En una de las últimas entrevistas al filósofo, sociólogo y antropólogo Bruno Latour, fallecido el pasado 2022, publicada en el libro Habitar la Tierra, señalaba que la historia ha demostrado que lo “moderno” se ha comportado como un frente de destrucción. Modernización a costa de mellar el planeta, modernización a costa del desmantelar lo único que poseemos. Latour se había pronunciado en este mismo sentido en Nunca fuimos modernos, remitido a un tiempo y a una forma de existencia en la que vivir y avanzar no estaba reñido con el equilibrio del entorno.
La continua aceleración, acentuada desde 1989, año que coincide, no porque sí, con la caída del Muro de Berlín, “que fue un acontecimiento del liberalismo”, nos ha entregado a un mundo de absurdidades, de velocidad ilimitada, condenado a producir lo que ni siquiera necesitamos. Fue en esa fecha, inscrita en una década pagada de sí misma, cuando se produjo la definitiva separación entre la tierra y el progreso, entre lo que Latour llama la habitabilidad y la maquinaria capitalista fuera de control.

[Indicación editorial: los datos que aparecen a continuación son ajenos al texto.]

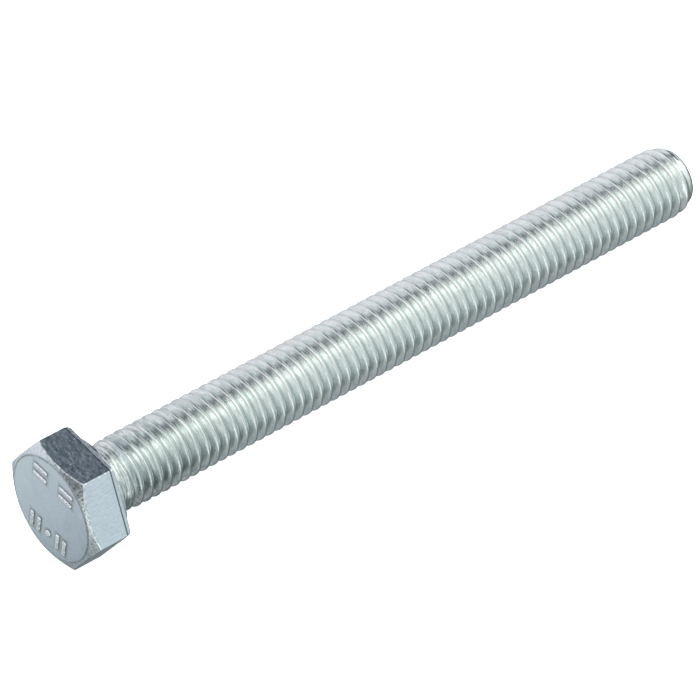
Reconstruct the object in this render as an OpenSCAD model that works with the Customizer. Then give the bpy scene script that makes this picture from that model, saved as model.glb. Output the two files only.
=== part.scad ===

Este discurso, que de manera facilona se puede tildar de reaccionario –para algunos es más de hoy Jeff Bezos que Donna Haraway–, denuncia la grave escisión entre la naturaleza y la política, entre la naturaleza y la técnica, un hecho que empezó a vislumbrarse en el siglo XVII, cuando la angustia entró de pleno en la mentalidad occidental, en la filosofía, en la literatura. Se trataba, decían, de despegar. La metáfora del “despegue”, que emplea Latour, aplicada a la economía y al desarrollo, es significativa por cuanto ese despegue nos ha separado del suelo real.
El ir hacia no se sabe dónde, pero cada vez más aprisa de lo que nuestras piernas alcanzan, ha convertido la historia en un callejón mal ventilado
Lo “moderno” no tiene más de tres siglos, en los que se ha operado un cambio que ha conducido a una situación crítica que la política no es capaz de revertir, entre otras cosas por su estrecha complicidad en este descalabro: ha incentivado un consumismo tan degradante, que ni siquiera sabemos quiénes somos. Lejos, siempre lejos de la realidad, quiero decir de nuestra realidad, no la de los poderes que desvencijan lo poco que queda. No debe olvidarse que la política, en su estado actual, es una antigualla que viene del siglo XVIII y que ha creado un grado de destrucción sin precedentes –guerras, nacionalismos totalitarios, sobreexplotación, terror–, incapaz de anticipación y de respuestas.
El ir hacia no se sabe dónde, pero cada vez más aprisa de lo que nuestras piernas alcanzan, atemorizados ante la posibilidad de detenernos porque se nos obliga a un individualismo extremo, ha convertido la historia en un callejón mal ventilado. El postulado de las ideas de una trasnochada “emancipación personal” está en contradicción con un mundo que nos hace cada vez más dependientes. Y de lo que dependes, escribe Latour, te define, y lo que te define es lo colectivo, tu acción en lo comunitario. El proceso de civilización burgués está llegando a su fin, pese a que muchos cierren los ojos ante esta circunstancia.
Cada vez más los jóvenes, por fortuna, intuyen lo inviable del proyecto basado en la aniquilación de los recursos. El racionalismo, tal como lo conocemos, debe replantearse, ser menos elemental y arrollador: es preciso comprender que “prosperidad y progreso no son lo mismo”. La cuestión urgente está en el paso que debe llevarnos de “modernizar a ecologizar”. Y yo añadiría otro: lo necesario de volver a pensar el saber, la cultura, no darlos por sobreseídos, como está de moda, sino refundarlos, discernir por qué no han podido evitar los absolutismos en los que hemos caído. Hemos hecho de la verdad un Positivismo. La ciencia, la religión, se han concebido a sí mismas como hegemónicas, como totalidad. Porque el amor a la verdad “única” es un desamor hacia lo humano.